## Requirements
Restate each entry word for word, leaving nothing out.

-- begin Record set --

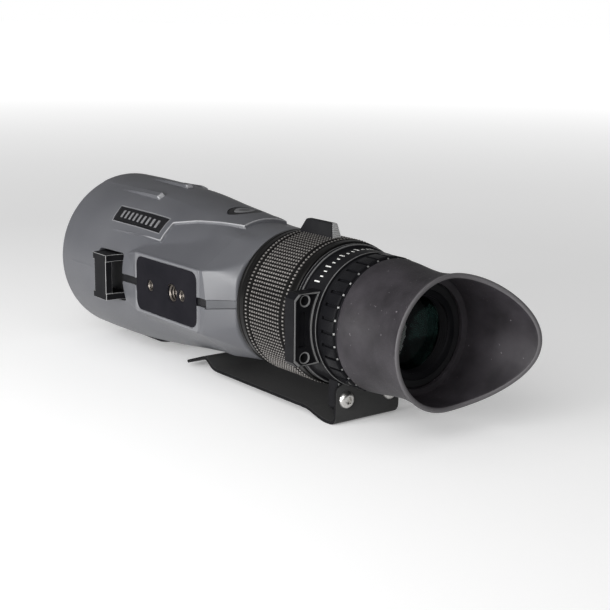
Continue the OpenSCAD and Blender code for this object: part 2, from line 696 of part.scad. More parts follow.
// Rubber eyecup: a round horn with a wing on the right
module eyecup() {
    edge = [for (x = [0 : 3 : 30]) [x, rim_y(x)]];
    color([0.3, 0.29, 0.3]) from_collar() difference() {
        turned([[cup_seat_r + 1, -9.7], [22.7, -9.7], [22.1, -15], [21.1, -25], [20.9, -28], [21.3, -33], [22, -38.5],
            [23.2, -44], [24.8, -49], [26.3, -54], [24.7, -54], [23.2, -49], [21.6, -44], [20.4, -38.5],
            [19.9, -33], [19.7, -25.9], [17.6, -25.9], [17.6, -24.3], [cup_seat_r + 1, -24.3]]);
        plan_outline(concat([[-40, -cup_len]], edge, [[40, rim_y(30)], [40, -90], [-40, -90]]), -40, 40);
    }
}

main_tube();
armour_shell();
objective_cell();
objective_front_lens();
objective_rear_lens();
objective_retaining_ring();
objective_bezel();
objective_o_ring();
light_baffle();
left_mounting_plate();
right_mounting_plate();
bottom_mounting_plate();
left_strap_lug();
right_strap_lug();
side_badges();
top_oval_plate();
seam_inlays();
grip_strips();
prism_cage();
pechan_half_prism();
roof_prism();
prism_retainer();
prism_screws();
reticle_cell();
reticle_glass();
reticle_lock_ring();
accessory_collar();
collar_grub_screws();
clip_flange();
clip_screws();
eyepiece_housing();
housing_o_ring();
focus_ring();
focus_fin();
focus_cam_sleeve();
focus_grub_screws();
focus_carriage();
focus_lens();
focus_lens_ring();
focus_pin();
focus_carriage_o_ring();
diopter_ring();
ocular_barrel();
field_lens_ring();
field_lens();
front_ocular_spacer();
middle_lens();
rear_ocular_spacer();
eye_lens();
ocular_retaining_ring();
ocular_pin();
eyecup_sleeve();
eyecup();
clip_blade();
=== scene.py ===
"""Looks of a straight hand-held spotting scope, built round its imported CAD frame.

Shapes are worked out in millimetres from the rear face of the accessory collar, as x to the right,
y forward and z up, and moved into the frame's metres by place().
"""

import json
import math

import bmesh
import bpy
import numpy as np
from mathutils import Matrix, Vector


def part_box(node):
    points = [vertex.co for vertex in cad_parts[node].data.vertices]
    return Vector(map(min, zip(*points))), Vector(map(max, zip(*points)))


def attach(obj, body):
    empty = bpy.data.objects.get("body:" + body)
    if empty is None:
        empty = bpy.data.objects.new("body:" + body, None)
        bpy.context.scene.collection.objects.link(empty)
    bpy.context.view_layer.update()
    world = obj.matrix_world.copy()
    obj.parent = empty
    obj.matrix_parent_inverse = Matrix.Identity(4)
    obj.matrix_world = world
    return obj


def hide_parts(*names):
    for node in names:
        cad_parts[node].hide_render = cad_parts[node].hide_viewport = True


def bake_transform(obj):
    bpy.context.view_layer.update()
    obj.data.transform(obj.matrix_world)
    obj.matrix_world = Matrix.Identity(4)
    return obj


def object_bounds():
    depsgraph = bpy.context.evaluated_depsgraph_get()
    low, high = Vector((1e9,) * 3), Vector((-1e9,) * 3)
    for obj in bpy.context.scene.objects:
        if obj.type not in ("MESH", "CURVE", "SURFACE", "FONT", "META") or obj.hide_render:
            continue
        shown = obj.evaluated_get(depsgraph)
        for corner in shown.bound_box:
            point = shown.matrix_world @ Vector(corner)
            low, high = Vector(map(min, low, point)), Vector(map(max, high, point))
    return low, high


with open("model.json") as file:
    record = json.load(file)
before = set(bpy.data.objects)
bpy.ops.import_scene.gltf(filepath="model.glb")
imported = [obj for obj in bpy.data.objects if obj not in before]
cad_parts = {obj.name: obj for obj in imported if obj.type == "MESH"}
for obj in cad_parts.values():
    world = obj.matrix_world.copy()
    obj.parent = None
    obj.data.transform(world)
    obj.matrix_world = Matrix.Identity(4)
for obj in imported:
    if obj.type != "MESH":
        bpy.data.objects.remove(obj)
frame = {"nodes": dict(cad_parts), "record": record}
cad_low, cad_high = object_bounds()

MM = 0.001
COLLAR_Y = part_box("main_tube")[0].y / MM
SLOT_OF = {s["node"]: s["material_slot"] for s in frame["record"]["subparts"]}
BODY_OF = {n: b for b, ns in frame["record"]["behaviour"]["bodies"].items() for n in ns}


def place(points):
    """Millimetres from the collar's rear face to metres in the frame."""
    return [(x * MM, (y + COLLAR_Y) * MM, z * MM) for x, y, z in points]


def collar_box(node):
    """Low and high corner of a CAD node in millimetres from the collar's rear face."""
    low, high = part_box(node)
    shift = Vector((0, COLLAR_Y, 0))
    return low / MM - shift, high / MM - shift


def smoothstep(low, high, value):
    t = np.clip((value - low) / (high - low), 0, 1)
    return t * t * (3 - 2 * t)


# ---------------------------------------------------------------- materials

ROUGH_SPREAD = 0.06
GRAIN_DEPTH = 0.00006


def node_of(tree, kind, **values):
    node = tree.nodes.new(kind)
    for key, value in values.items():
        setattr(node, key, value)
    return node


def noise(tree, scale, detail=3.0, stretch=None):
    """Noise texture in the object's own metres; stretch scales its axes."""
    coordinates = node_of(tree, "ShaderNodeTexCoord")
    texture = node_of(tree, "ShaderNodeTexNoise")
    texture.inputs["Scale"].default_value = scale
    texture.inputs["Detail"].default_value = detail
    texture.inputs["Roughness"].default_value = 0.55
    source = coordinates.outputs["Object"]
    if stretch:
        mapping = node_of(tree, "ShaderNodeMapping")
        mapping.inputs["Scale"].default_value = stretch
        tree.links.new(source, mapping.inputs["Vector"])
        source = mapping.outputs["Vector"]
    tree.links.new(source, texture.inputs["Vector"])
    return texture.outputs["Fac"]


def remap(tree, value, low, high, from_low=0.3, from_high=0.7):
    node = node_of(tree, "ShaderNodeMapRange")
    node.inputs["From Min"].default_value = from_low
    node.inputs["From Max"].default_value = from_high
    node.inputs["To Min"].default_value = low
    node.inputs["To Max"].default_value = high
    tree.links.new(value, node.inputs["Value"])
    return node.outputs["Result"]


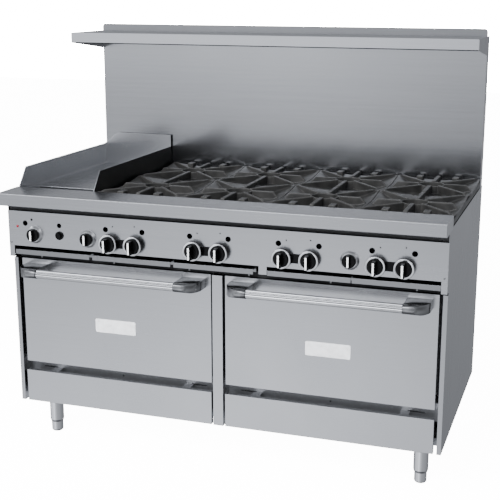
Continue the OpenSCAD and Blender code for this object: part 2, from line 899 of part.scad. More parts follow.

-- end Record set --

## Result
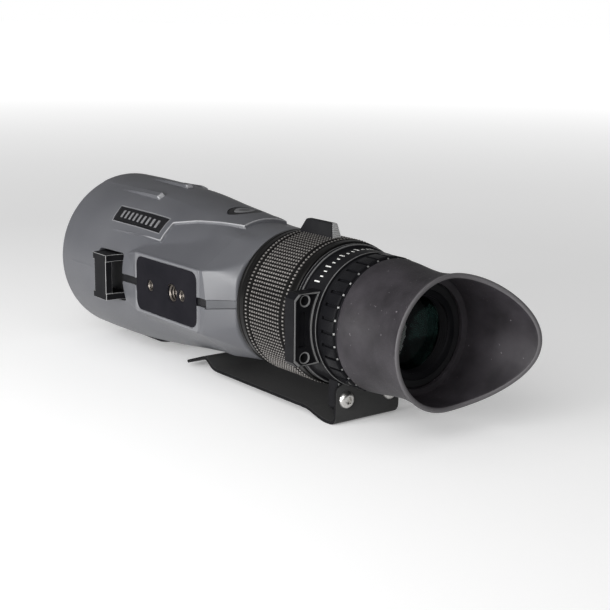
Continue the OpenSCAD and Blender code for this object: part 2, from line 696 of part.scad. More parts follow.
// Rubber eyecup: a round horn with a wing on the right
module eyecup() {
    edge = [for (x = [0 : 3 : 30]) [x, rim_y(x)]];
    color([0.3, 0.29, 0.3]) from_collar() difference() {
        turned([[cup_seat_r + 1, -9.7], [22.7, -9.7], [22.1, -15], [21.1, -25], [20.9, -28], [21.3, -33], [22, -38.5],
            [23.2, -44], [24.8, -49], [26.3, -54], [24.7, -54], [23.2, -49], [21.6, -44], [20.4, -38.5],
            [19.9, -33], [19.7, -25.9], [17.6, -25.9], [17.6, -24.3], [cup_seat_r + 1, -24.3]]);
        plan_outline(concat([[-40, -cup_len]], edge, [[40, rim_y(30)], [40, -90], [-40, -90]]), -40, 40);
    }
}

main_tube();
armour_shell();
objective_cell();
objective_front_lens();
objective_rear_lens();
objective_retaining_ring();
objective_bezel();
objective_o_ring();
light_baffle();
left_mounting_plate();
right_mounting_plate();
bottom_mounting_plate();
left_strap_lug();
right_strap_lug();
side_badges();
top_oval_plate();
seam_inlays();
grip_strips();
prism_cage();
pechan_half_prism();
roof_prism();
prism_retainer();
prism_screws();
reticle_cell();
reticle_glass();
reticle_lock_ring();
accessory_collar();
collar_grub_screws();
clip_flange();
clip_screws();
eyepiece_housing();
housing_o_ring();
focus_ring();
focus_fin();
focus_cam_sleeve();
focus_grub_screws();
focus_carriage();
focus_lens();
focus_lens_ring();
focus_pin();
focus_carriage_o_ring();
diopter_ring();
ocular_barrel();
field_lens_ring();
field_lens();
front_ocular_spacer();
middle_lens();
rear_ocular_spacer();
eye_lens();
ocular_retaining_ring();
ocular_pin();
eyecup_sleeve();
eyecup();
clip_blade();
=== scene.py ===
"""Looks of a straight hand-held spotting scope, built round its imported CAD frame.

Shapes are worked out in millimetres from the rear face of the accessory collar, as x to the right,
y forward and z up, and moved into the frame's metres by place().
"""

import json
import math

import bmesh
import bpy
import numpy as np
from mathutils import Matrix, Vector


def part_box(node):
    points = [vertex.co for vertex in cad_parts[node].data.vertices]
    return Vector(map(min, zip(*points))), Vector(map(max, zip(*points)))


def attach(obj, body):
    empty = bpy.data.objects.get("body:" + body)
    if empty is None:
        empty = bpy.data.objects.new("body:" + body, None)
        bpy.context.scene.collection.objects.link(empty)
    bpy.context.view_layer.update()
    world = obj.matrix_world.copy()
    obj.parent = empty
    obj.matrix_parent_inverse = Matrix.Identity(4)
    obj.matrix_world = world
    return obj


def hide_parts(*names):
    for node in names:
        cad_parts[node].hide_render = cad_parts[node].hide_viewport = True


def bake_transform(obj):
    bpy.context.view_layer.update()
    obj.data.transform(obj.matrix_world)
    obj.matrix_world = Matrix.Identity(4)
    return obj


def object_bounds():
    depsgraph = bpy.context.evaluated_depsgraph_get()
    low, high = Vector((1e9,) * 3), Vector((-1e9,) * 3)
    for obj in bpy.context.scene.objects:
        if obj.type not in ("MESH", "CURVE", "SURFACE", "FONT", "META") or obj.hide_render:
            continue
        shown = obj.evaluated_get(depsgraph)
        for corner in shown.bound_box:
            point = shown.matrix_world @ Vector(corner)
            low, high = Vector(map(min, low, point)), Vector(map(max, high, point))
    return low, high


with open("model.json") as file:
    record = json.load(file)
before = set(bpy.data.objects)
bpy.ops.import_scene.gltf(filepath="model.glb")
imported = [obj for obj in bpy.data.objects if obj not in before]
cad_parts = {obj.name: obj for obj in imported if obj.type == "MESH"}
for obj in cad_parts.values():
    world = obj.matrix_world.copy()
    obj.parent = None
    obj.data.transform(world)
    obj.matrix_world = Matrix.Identity(4)
for obj in imported:
    if obj.type != "MESH":
        bpy.data.objects.remove(obj)
frame = {"nodes": dict(cad_parts), "record": record}
cad_low, cad_high = object_bounds()

MM = 0.001
COLLAR_Y = part_box("main_tube")[0].y / MM
SLOT_OF = {s["node"]: s["material_slot"] for s in frame["record"]["subparts"]}
BODY_OF = {n: b for b, ns in frame["record"]["behaviour"]["bodies"].items() for n in ns}


def place(points):
    """Millimetres from the collar's rear face to metres in the frame."""
    return [(x * MM, (y + COLLAR_Y) * MM, z * MM) for x, y, z in points]


def collar_box(node):
    """Low and high corner of a CAD node in millimetres from the collar's rear face."""
    low, high = part_box(node)
    shift = Vector((0, COLLAR_Y, 0))
    return low / MM - shift, high / MM - shift


def smoothstep(low, high, value):
    t = np.clip((value - low) / (high - low), 0, 1)
    return t * t * (3 - 2 * t)


# ---------------------------------------------------------------- materials

ROUGH_SPREAD = 0.06
GRAIN_DEPTH = 0.00006


def node_of(tree, kind, **values):
    node = tree.nodes.new(kind)
    for key, value in values.items():
        setattr(node, key, value)
    return node


def noise(tree, scale, detail=3.0, stretch=None):
    """Noise texture in the object's own metres; stretch scales its axes."""
    coordinates = node_of(tree, "ShaderNodeTexCoord")
    texture = node_of(tree, "ShaderNodeTexNoise")
    texture.inputs["Scale"].default_value = scale
    texture.inputs["Detail"].default_value = detail
    texture.inputs["Roughness"].default_value = 0.55
    source = coordinates.outputs["Object"]
    if stretch:
        mapping = node_of(tree, "ShaderNodeMapping")
        mapping.inputs["Scale"].default_value = stretch
        tree.links.new(source, mapping.inputs["Vector"])
        source = mapping.outputs["Vector"]
    tree.links.new(source, texture.inputs["Vector"])
    return texture.outputs["Fac"]


def remap(tree, value, low, high, from_low=0.3, from_high=0.7):
    node = node_of(tree, "ShaderNodeMapRange")
    node.inputs["From Min"].default_value = from_low
    node.inputs["From Max"].default_value = from_high
    node.inputs["To Min"].default_value = low
    node.inputs["To Max"].default_value = high
    tree.links.new(value, node.inputs["Value"])
    return node.outputs["Result"]


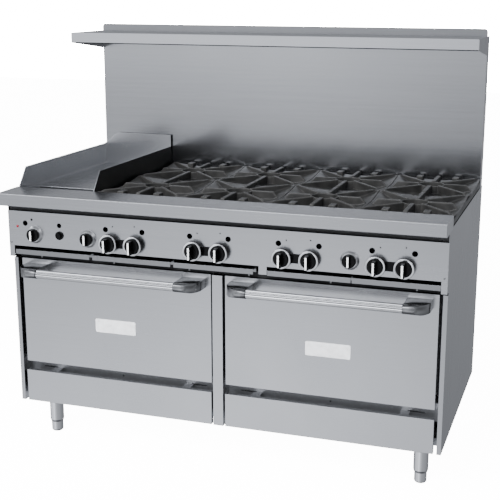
Continue the OpenSCAD and Blender code for this object: part 2, from line 899 of part.scad. More parts follow.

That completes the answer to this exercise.